31-32 are much like "Cast your cares on Him, for He cares for you." Romans 8:68 kicks it up a notch saying, "For to be carnally minded [to have your mind oriented to flesh or self, i.e. using even good sense or good logic in place of submission to the Holy Spirit] is death [anything other than His plan for you.] but to be spiritually minded [Having your mind & will surrendered to and focused on or better, in union with Christ and His Holy Spirit] is life and peace." [right now amazing peace, and a permanent provision of peace, true peace: completion, wholeness, lacking nothing]

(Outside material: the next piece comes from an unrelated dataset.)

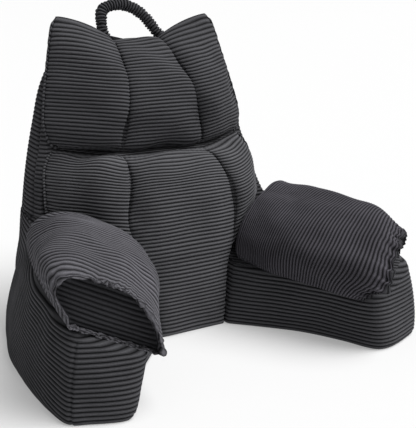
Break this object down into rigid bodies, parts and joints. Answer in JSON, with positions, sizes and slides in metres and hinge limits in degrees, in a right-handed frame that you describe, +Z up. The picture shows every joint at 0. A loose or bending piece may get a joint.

I think it is really neat that these two verses were phrased in a similar fashion so that they might be grouped together, because there is a sweet connection between the two. It is a little difficult to explain because the idea is, in a way, a circular reference. [Have to love God for being circular.] Here it is. Once you do stop thinking of self and 'lose your self' to Christ, once you reach the position of trust in Him where you live without thought for your needs, only with submission to His leading, His answer to that, the peace, the completion [promised in 6:31-33] places you in His will and allows Him to set His plans for others in motion through you. You become [by His plan] His hand, His voice, His love in the lives of others. You find out that the "more than food" and the "more than clothing" that life is about is bringing these and more to those people God has entrusted to you. In Christ and by His Spirit, you are the delivery on God's promise of spritual, physical, mental or emotional [not necessarily in that order] provision to someone else. One verse speaks of needs being met by God, and one speaks to something better than just your needs being met; When you comply with the demands of either [they both say "Take no thought for your own provision..."], you become someone's needs being met by God.